Misconception 1: Networking is mostly a waste of time. A lack of experience with networking can lead people to question whether it’s a valuable use of their time, especially when the relationships being developed are not immediately related to the task at hand. Joe, a Latin American executive in a large company striving to promote greater collaboration, for example, told me that every single co-worker who visits his country asks him to meet. Last year alone he had received close to 60 people, a heavy burden on top of the day job. Rightly, he wonders whether it’s the best use of his time.

But, just because networks can do all these things, it doesn’t mean that yours will. It all depends on what kind of network you have, and how you go about building it. Most people are not intentional when it comes to their networks. Like Joe, they respond to requests, and reach out to others only when they have specific needs.

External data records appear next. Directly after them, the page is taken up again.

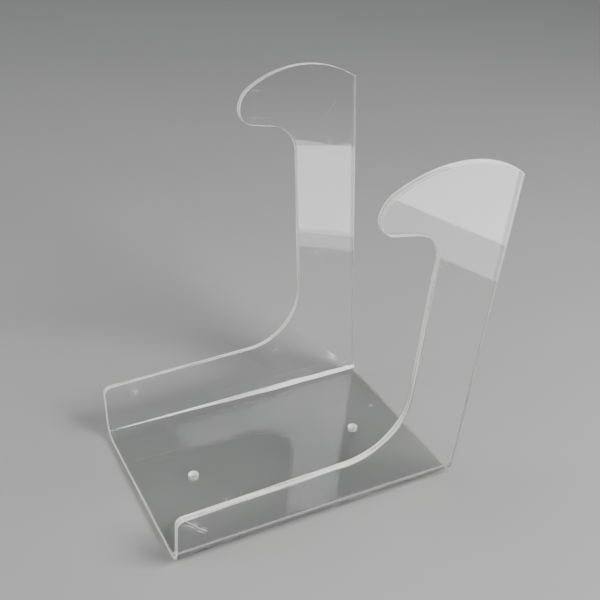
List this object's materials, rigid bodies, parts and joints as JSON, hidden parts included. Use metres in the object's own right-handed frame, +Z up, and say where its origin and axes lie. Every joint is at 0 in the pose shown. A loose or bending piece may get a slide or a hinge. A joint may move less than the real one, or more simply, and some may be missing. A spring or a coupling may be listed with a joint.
{
  "type": "magazine rack",
  "caption": "Clear acrylic magazine rack bent from one sheet: flat drilled base between two leaning side panels with low fronts, rear posts and forward hooks.",
  "frame": {"origin": "centre of the underside of the base, on the plane it rests on", "axes": "+X across the rack from one side panel to the other, +Y from the low open front to the tall posts at the back, +Z up"},
  "size_m": [0.1918, 0.2, 0.2471],
  "materials": {
    "clear_acrylic": "polished clear acrylic, sawn edges"
  },
  "bodies": {
    "root": {"bent_acrylic_sheet": "clear_acrylic"}
  },
  "joints": []
}
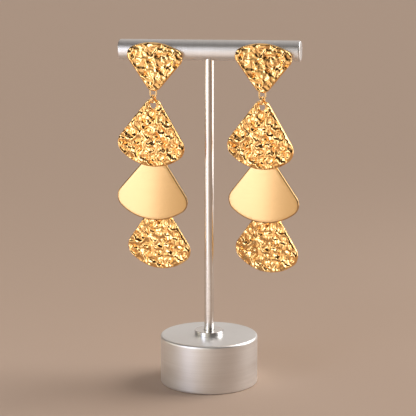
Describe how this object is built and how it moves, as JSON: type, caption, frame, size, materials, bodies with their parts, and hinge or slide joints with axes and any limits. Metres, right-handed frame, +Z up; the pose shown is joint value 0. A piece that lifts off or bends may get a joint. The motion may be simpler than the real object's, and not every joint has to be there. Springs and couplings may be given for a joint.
{
  "type": "chandelier earrings on a t-bar stand",
  "caption": "Chandelier earrings of tiered gold fan plates, hanging on jump rings from a round-bar T stand with a turned metal base.",
  "frame": {"origin": "centre of the underside of the round base, on the surface that the stand rests on", "axes": "+Z up the stem, +X along the bar to the viewer's right, +Y to the back; the fans face -Y"},
  "size_m": [0.0736, 0.0388, 0.1364],
  "materials": {
    "hammered_gold": "bright gold plating over a hammered, creased face",
    "satin_gold": "satin gold plating, plain",
    "wire_gold": "polished gold-plated wire",
    "satin_metal": "satin turned, fine brushed lines",
    "polished_metal": "polished"
  },
  "bodies": {
    "stand": {"base": "satin_metal", "foot_collar": "polished_metal", "stem": "polished_metal", "bar": "satin_metal", "left_stud_fan": "hammered_gold", "left_ear_nut": "wire_gold", "right_stud_fan": "hammered_gold", "right_ear_nut": "wire_gold"},
    "left_drop": {"left_top_ring": "wire_gold", "left_upper_fan": "hammered_gold", "left_upper_ring": "wire_gold", "left_smooth_fan": "satin_gold", "left_lower_ring": "wire_gold", "left_lower_fan": "hammered_gold"},
    "right_drop": {"right_top_ring": "wire_gold", "right_upper_fan": "hammered_gold", "right_upper_ring": "wire_gold", "right_smooth_fan": "satin_gold", "right_lower_ring": "wire_gold", "right_lower_fan": "hammered_gold"}
  },
  "joints": [
    {"name": "left_swing", "type": "hinge", "parent": "stand", "child": "left_drop", "pos_m": [-0.0211, -0.00505, 0.11426], "axis": [1, 0, 0], "range_deg": [-30, 30]},
    {"name": "right_swing", "type": "hinge", "parent": "stand", "child": "right_drop", "pos_m": [0.0219, -0.00505, 0.11426], "axis": [1, 0, 0], "range_deg": [-30, 30]}
  ]
}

Reaching out to people that you have identified as strategically important to your agenda is more likely to pay off.

Misconception 2. People are either naturally gifted at networking or they are not, and it’s generally difficult to change that. Many people believe that networking comes easily for the extroverted and runs counter to a shy person’s intrinsic nature. If they see themselves as lacking that innate talent, they don’t invest because they don’t believe effort will get them very far.

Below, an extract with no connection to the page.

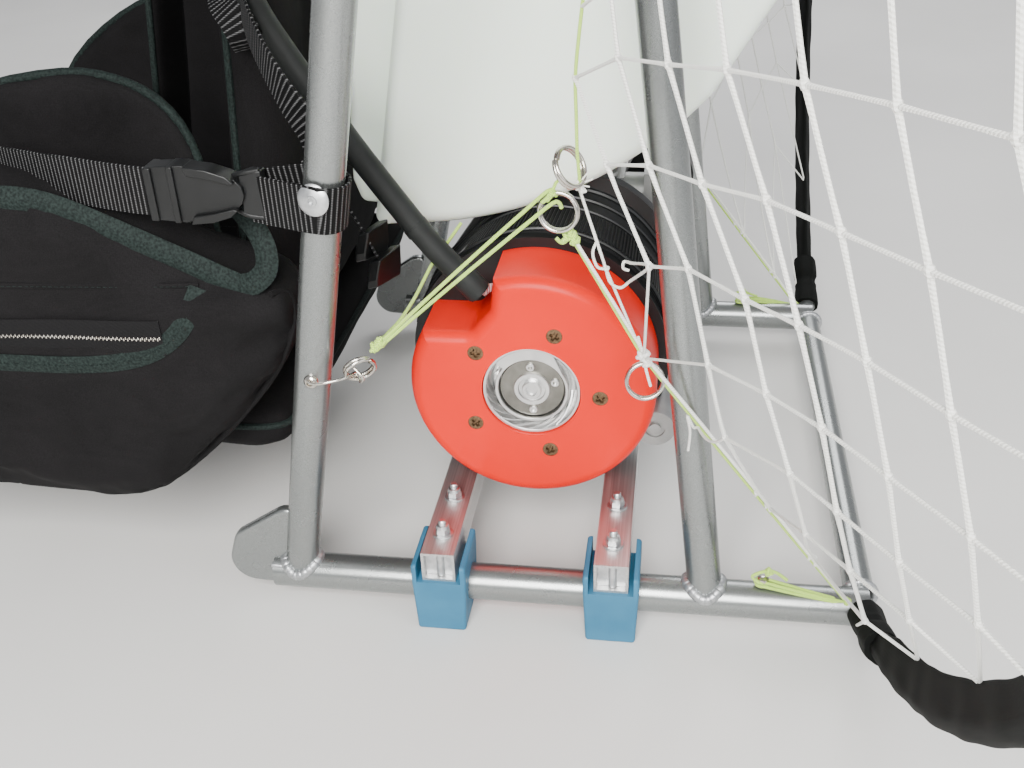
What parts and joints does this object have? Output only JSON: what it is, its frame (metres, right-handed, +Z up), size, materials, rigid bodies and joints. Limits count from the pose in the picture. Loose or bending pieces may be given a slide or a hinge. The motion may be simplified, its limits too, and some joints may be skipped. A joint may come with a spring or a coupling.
{
  "type": "paramotor",
  "caption": "Backpack powered-paraglider unit: tube frame with caged two-blade propeller, recoil-started engine, fuel tank, swing arms and padded harness.",
  "frame": {"origin": "on the floor below the middle of the whole model's box, which is the frame's mid-plane across and halfway from the seat's front to the propeller plate's bolts", "axes": "+Z up, +Y backwards towards the propeller, +X to the pilot's left (the starter's side); the pilot faces -Y"},
  "size_m": [1.414, 0.889, 1.392],
  "materials": {
    "frame": "satin silver-grey metallic paint",
    "bare_alloy": "mill finish, brushed",
    "blue_rubber": "matt steel-blue",
    "sleeve": "black woven sleeve",
    "tank": "translucent natural polyethylene",
    "black_plastic": "satin black",
    "black_rubber": "matt black",
    "red_plastic": "gloss red-orange",
    "machined": "turned",
    "cast_alloy": "as cast",
    "exhaust": "heat-proof matt paint",
    "steel": "turned",
    "prop_wood": "varnished laminated beech",
    "cordura": "black coarse weave",
    "webbing": "ribbed black and grey webbing",
    "stay_cord": "laid green cord"
  },
  "bodies": {
    "root": {"base_tubes": "frame", "rear_cross_tube": "frame", "front_uprights": "frame", "rear_uprights": "frame", "upper_cross_tubes": "frame", "side_braces": "frame", "engine_bars": "bare_alloy", "rubber_feet": "blue_rubber", "ring_stubs": "frame", "ring_lower_left": "sleeve", "ring_lower_right": "sleeve", "ring_upper_left": "sleeve", "ring_upper_right": "sleeve", "ring_spokes": "frame", "fuel_tank": "tank", "tank_cap": "black_plastic", "tank_lugs": "black_rubber", "starter_housing": "red_plastic", "starter_hub": "machined", "fan_shroud": "black_plastic", "crankcase": "cast_alloy", "cylinder": "cast_alloy", "cylinder_head": "cast_alloy", "plug_cap": "black_rubber", "carburettor": "cast_alloy", "air_filter": "black_plastic", "exhaust_pipe": "exhaust", "silencer": "exhaust", "drive_belt": "black_rubber", "gearbox": "cast_alloy", "gearbox_carrier": "bare_alloy", "starter_hose": "black_rubber", "pull_handle": "red_plastic", "hose_clips": "black_plastic", "arm_brackets": "frame", "seat_cushion": "cordura", "back_pad": "cordura", "side_bag_left": "cordura", "side_bag_right": "cordura", "shoulder_straps": "cordura", "frame_straps": "webbing", "side_buckles": "black_plastic", "net_stays": "stay_cord"},
    "propeller": {"propeller": "prop_wood", "propeller_shaft": "steel", "propeller_plate": "machined"},
    "upper_pulley": {"upper_pulley": "machined"},
    "clutch": {"clutch_drum": "steel"},
    "arm_left": {"swing_arm_left": "bare_alloy"},
    "arm_right": {"swing_arm_right": "bare_alloy"}
  },
  "joints": [
    {"name": "propeller_spin", "type": "hinge", "parent": "root", "child": "propeller", "pos_m": [0, 0.4155, 0.68499], "axis": [0, 1, 0], "continuous": true},
    {"name": "upper_pulley_spin", "type": "hinge", "parent": "root", "child": "upper_pulley", "pos_m": [-0.121, 0.2835, 0.68499], "axis": [1, 0, 0], "continuous": true},
    {"name": "clutch_spin", "type": "hinge", "parent": "root", "child": "clutch", "pos_m": [-0.121, 0.1325, 0.1655], "axis": [1, 0, 0], "continuous": true},
    {"name": "arm_left_lift", "type": "hinge", "parent": "root", "child": "arm_left", "pos_m": [0.31378, 0.05851, 0.52], "axis": [-1, 0, 0], "range_deg": [0, 60]},
    {"name": "arm_right_lift", "type": "hinge", "parent": "root", "child": "arm_right", "pos_m": [-0.31378, 0.05851, 0.52], "axis": [-1, 0, 0], "range_deg": [0, 60]}
  ],
  "couplings": [
    {"joint": "upper_pulley_spin", "follows": "propeller_spin", "ratio": 1},
    {"joint": "clutch_spin", "follows": "propeller_spin", "ratio": 2.1745}
  ]
}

Stanford psychologist Carol Dweck has shown that people’s basic beliefs about “nature versus nurture” when it comes to personal attributes like intelligence or leadership skill have important consequences for the amount of effort they will put into learning something that does not come naturally to them. People with “fixed” theories believe that capacities are essentially inborn; people with growth mind-sets believe they can be developed over time.

As shown in a forthcoming academic paper by Kuwabara, Hildebrand, and Zou, if you believe that networking is a skill you can develop you are more likely to be motivated to improve it, work at it harder at it, and get better returns for your networking than someone with a fixed mind-set.

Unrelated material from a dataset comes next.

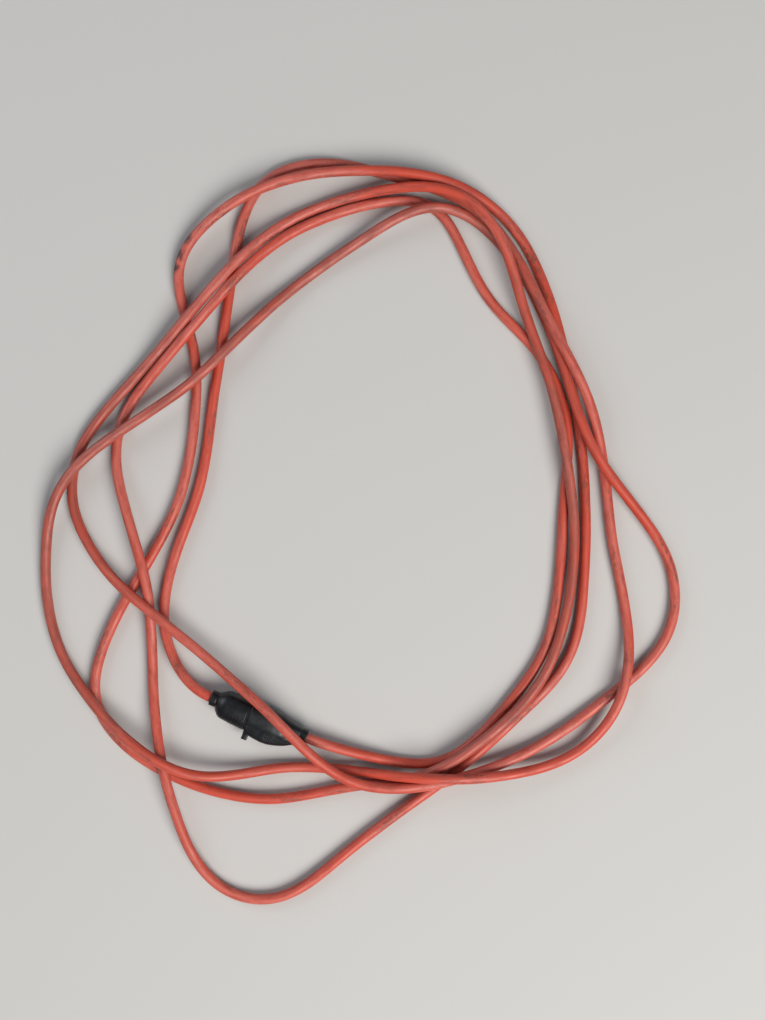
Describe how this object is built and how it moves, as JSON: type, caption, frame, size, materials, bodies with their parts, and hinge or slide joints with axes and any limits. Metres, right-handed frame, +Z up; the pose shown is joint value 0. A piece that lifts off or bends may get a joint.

Misconception 3: Relationships should form naturally. One of the biggest misconceptions that people have about networking is that relationships should form and grow spontaneously, among people who naturally like each other. Working at it strategically and methodically, they believe, is instrumental, somehow even unethical.

The problem with this way of thinking is that it produces networks that are neither useful to you nor useful to your contacts because they are too homogenous. Decades of research in social psychology shows that left to our own devices we form and maintain relationships with people just like us and with people who are convenient to get to know to because we bump into them often (and if we bump into them often they are more likely to be like us).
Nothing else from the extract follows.